What this task involves: Restate the full set of records exactly, word for word.

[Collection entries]

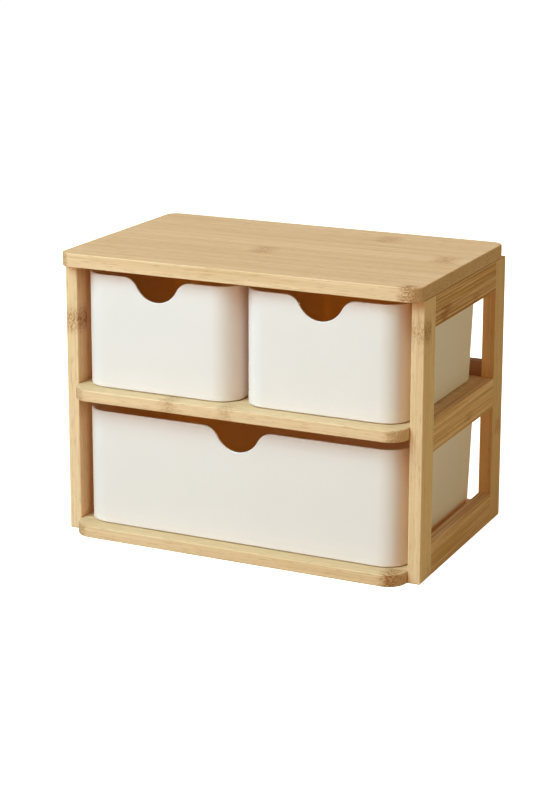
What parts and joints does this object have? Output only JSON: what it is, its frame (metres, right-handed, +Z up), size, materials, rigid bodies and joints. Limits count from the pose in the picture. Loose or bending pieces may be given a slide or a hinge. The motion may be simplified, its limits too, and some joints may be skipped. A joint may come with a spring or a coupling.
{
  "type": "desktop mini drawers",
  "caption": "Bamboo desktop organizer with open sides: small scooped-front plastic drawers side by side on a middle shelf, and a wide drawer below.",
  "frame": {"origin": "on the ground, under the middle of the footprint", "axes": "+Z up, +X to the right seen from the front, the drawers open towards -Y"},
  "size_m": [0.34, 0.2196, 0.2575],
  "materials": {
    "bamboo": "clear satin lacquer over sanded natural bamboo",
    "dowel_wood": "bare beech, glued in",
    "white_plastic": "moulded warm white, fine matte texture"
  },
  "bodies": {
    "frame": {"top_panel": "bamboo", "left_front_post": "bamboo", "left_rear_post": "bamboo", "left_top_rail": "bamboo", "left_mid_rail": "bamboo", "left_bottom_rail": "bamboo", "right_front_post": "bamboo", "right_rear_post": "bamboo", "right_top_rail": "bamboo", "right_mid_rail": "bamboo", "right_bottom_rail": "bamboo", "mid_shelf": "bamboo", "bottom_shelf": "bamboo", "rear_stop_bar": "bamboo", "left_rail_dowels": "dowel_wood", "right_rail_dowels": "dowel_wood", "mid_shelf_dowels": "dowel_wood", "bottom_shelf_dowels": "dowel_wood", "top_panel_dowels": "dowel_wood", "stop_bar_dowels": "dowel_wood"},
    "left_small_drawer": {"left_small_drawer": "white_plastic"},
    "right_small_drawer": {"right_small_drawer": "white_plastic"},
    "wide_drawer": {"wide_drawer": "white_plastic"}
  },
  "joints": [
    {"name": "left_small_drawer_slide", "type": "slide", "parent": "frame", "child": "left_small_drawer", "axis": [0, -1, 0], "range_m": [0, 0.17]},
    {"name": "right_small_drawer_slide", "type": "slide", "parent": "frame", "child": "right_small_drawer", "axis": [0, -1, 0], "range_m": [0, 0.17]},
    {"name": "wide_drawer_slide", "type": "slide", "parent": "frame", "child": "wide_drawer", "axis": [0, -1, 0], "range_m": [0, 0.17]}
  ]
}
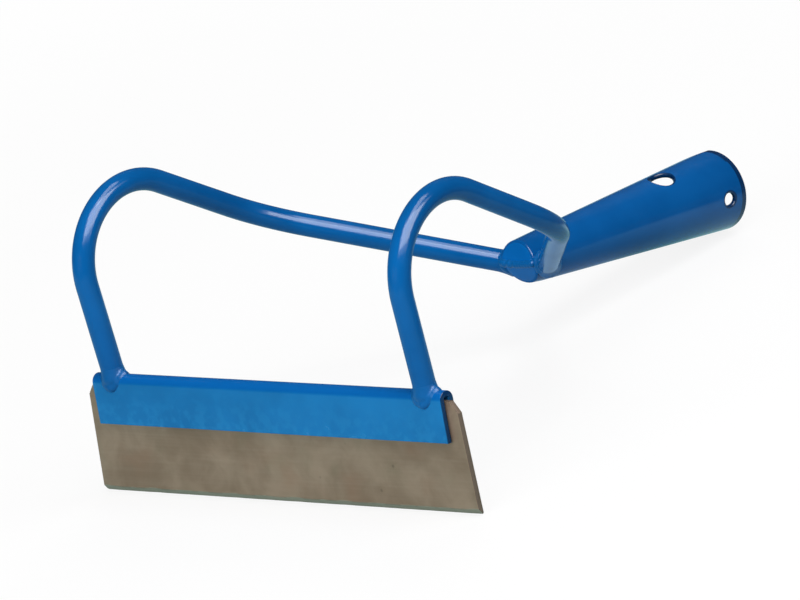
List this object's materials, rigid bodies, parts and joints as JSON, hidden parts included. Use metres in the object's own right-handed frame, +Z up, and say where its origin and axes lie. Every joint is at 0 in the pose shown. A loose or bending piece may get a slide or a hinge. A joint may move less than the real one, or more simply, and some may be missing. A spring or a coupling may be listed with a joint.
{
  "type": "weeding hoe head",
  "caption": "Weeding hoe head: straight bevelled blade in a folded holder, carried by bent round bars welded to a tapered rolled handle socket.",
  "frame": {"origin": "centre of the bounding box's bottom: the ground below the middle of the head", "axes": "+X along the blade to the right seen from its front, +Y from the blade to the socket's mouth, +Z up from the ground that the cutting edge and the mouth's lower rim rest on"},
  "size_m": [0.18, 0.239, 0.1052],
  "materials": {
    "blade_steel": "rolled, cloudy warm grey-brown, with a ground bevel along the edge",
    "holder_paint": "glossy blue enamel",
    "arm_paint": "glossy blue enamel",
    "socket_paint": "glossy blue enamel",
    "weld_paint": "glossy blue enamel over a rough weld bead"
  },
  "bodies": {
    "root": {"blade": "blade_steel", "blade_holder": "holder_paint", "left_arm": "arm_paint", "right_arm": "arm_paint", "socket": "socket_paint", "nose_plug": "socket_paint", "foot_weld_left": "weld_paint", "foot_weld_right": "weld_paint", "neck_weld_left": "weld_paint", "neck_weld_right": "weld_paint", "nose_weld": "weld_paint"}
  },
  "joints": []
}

Completed task:
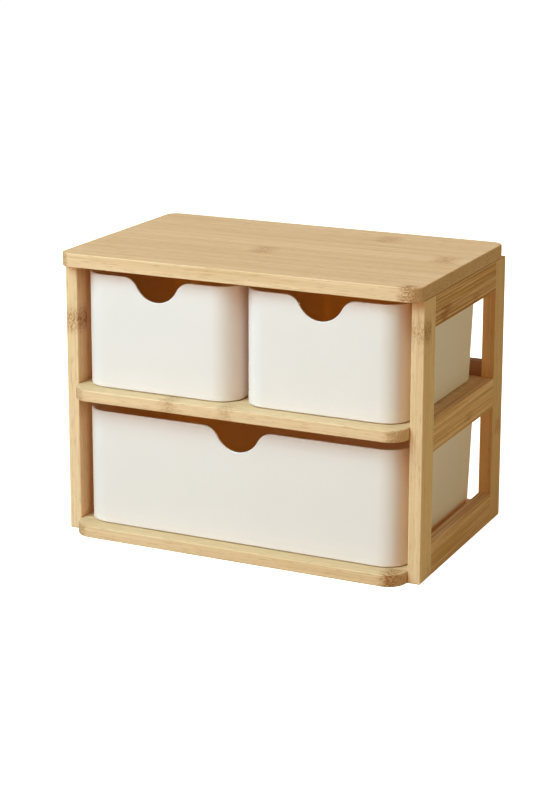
What parts and joints does this object have? Output only JSON: what it is, its frame (metres, right-handed, +Z up), size, materials, rigid bodies and joints. Limits count from the pose in the picture. Loose or bending pieces may be given a slide or a hinge. The motion may be simplified, its limits too, and some joints may be skipped. A joint may come with a spring or a coupling.
{
  "type": "desktop mini drawers",
  "caption": "Bamboo desktop organizer with open sides: small scooped-front plastic drawers side by side on a middle shelf, and a wide drawer below.",
  "frame": {"origin": "on the ground, under the middle of the footprint", "axes": "+Z up, +X to the right seen from the front, the drawers open towards -Y"},
  "size_m": [0.34, 0.2196, 0.2575],
  "materials": {
    "bamboo": "clear satin lacquer over sanded natural bamboo",
    "dowel_wood": "bare beech, glued in",
    "white_plastic": "moulded warm white, fine matte texture"
  },
  "bodies": {
    "frame": {"top_panel": "bamboo", "left_front_post": "bamboo", "left_rear_post": "bamboo", "left_top_rail": "bamboo", "left_mid_rail": "bamboo", "left_bottom_rail": "bamboo", "right_front_post": "bamboo", "right_rear_post": "bamboo", "right_top_rail": "bamboo", "right_mid_rail": "bamboo", "right_bottom_rail": "bamboo", "mid_shelf": "bamboo", "bottom_shelf": "bamboo", "rear_stop_bar": "bamboo", "left_rail_dowels": "dowel_wood", "right_rail_dowels": "dowel_wood", "mid_shelf_dowels": "dowel_wood", "bottom_shelf_dowels": "dowel_wood", "top_panel_dowels": "dowel_wood", "stop_bar_dowels": "dowel_wood"},
    "left_small_drawer": {"left_small_drawer": "white_plastic"},
    "right_small_drawer": {"right_small_drawer": "white_plastic"},
    "wide_drawer": {"wide_drawer": "white_plastic"}
  },
  "joints": [
    {"name": "left_small_drawer_slide", "type": "slide", "parent": "frame", "child": "left_small_drawer", "axis": [0, -1, 0], "range_m": [0, 0.17]},
    {"name": "right_small_drawer_slide", "type": "slide", "parent": "frame", "child": "right_small_drawer", "axis": [0, -1, 0], "range_m": [0, 0.17]},
    {"name": "wide_drawer_slide", "type": "slide", "parent": "frame", "child": "wide_drawer", "axis": [0, -1, 0], "range_m": [0, 0.17]}
  ]
}
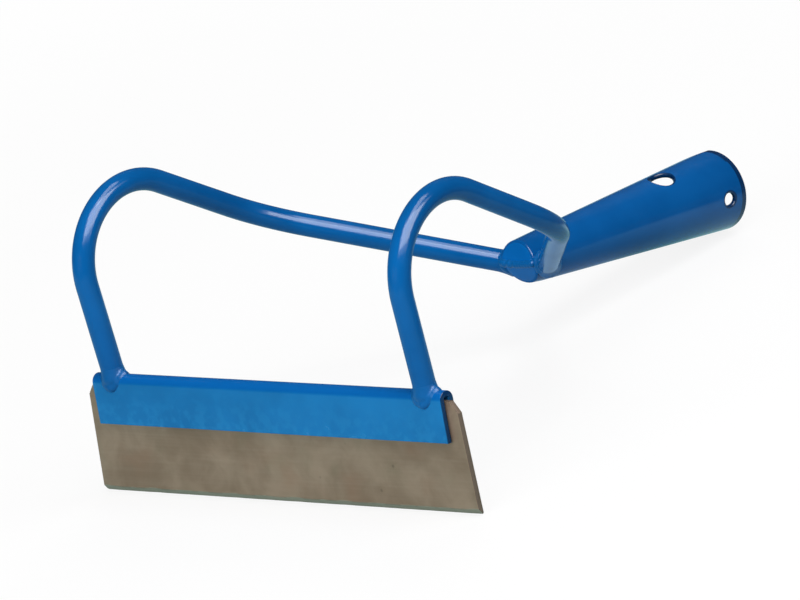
List this object's materials, rigid bodies, parts and joints as JSON, hidden parts included. Use metres in the object's own right-handed frame, +Z up, and say where its origin and axes lie. Every joint is at 0 in the pose shown. A loose or bending piece may get a slide or a hinge. A joint may move less than the real one, or more simply, and some may be missing. A spring or a coupling may be listed with a joint.
{
  "type": "weeding hoe head",
  "caption": "Weeding hoe head: straight bevelled blade in a folded holder, carried by bent round bars welded to a tapered rolled handle socket.",
  "frame": {"origin": "centre of the bounding box's bottom: the ground below the middle of the head", "axes": "+X along the blade to the right seen from its front, +Y from the blade to the socket's mouth, +Z up from the ground that the cutting edge and the mouth's lower rim rest on"},
  "size_m": [0.18, 0.239, 0.1052],
  "materials": {
    "blade_steel": "rolled, cloudy warm grey-brown, with a ground bevel along the edge",
    "holder_paint": "glossy blue enamel",
    "arm_paint": "glossy blue enamel",
    "socket_paint": "glossy blue enamel",
    "weld_paint": "glossy blue enamel over a rough weld bead"
  },
  "bodies": {
    "root": {"blade": "blade_steel", "blade_holder": "holder_paint", "left_arm": "arm_paint", "right_arm": "arm_paint", "socket": "socket_paint", "nose_plug": "socket_paint", "foot_weld_left": "weld_paint", "foot_weld_right": "weld_paint", "neck_weld_left": "weld_paint", "neck_weld_right": "weld_paint", "nose_weld": "weld_paint"}
  },
  "joints": []
}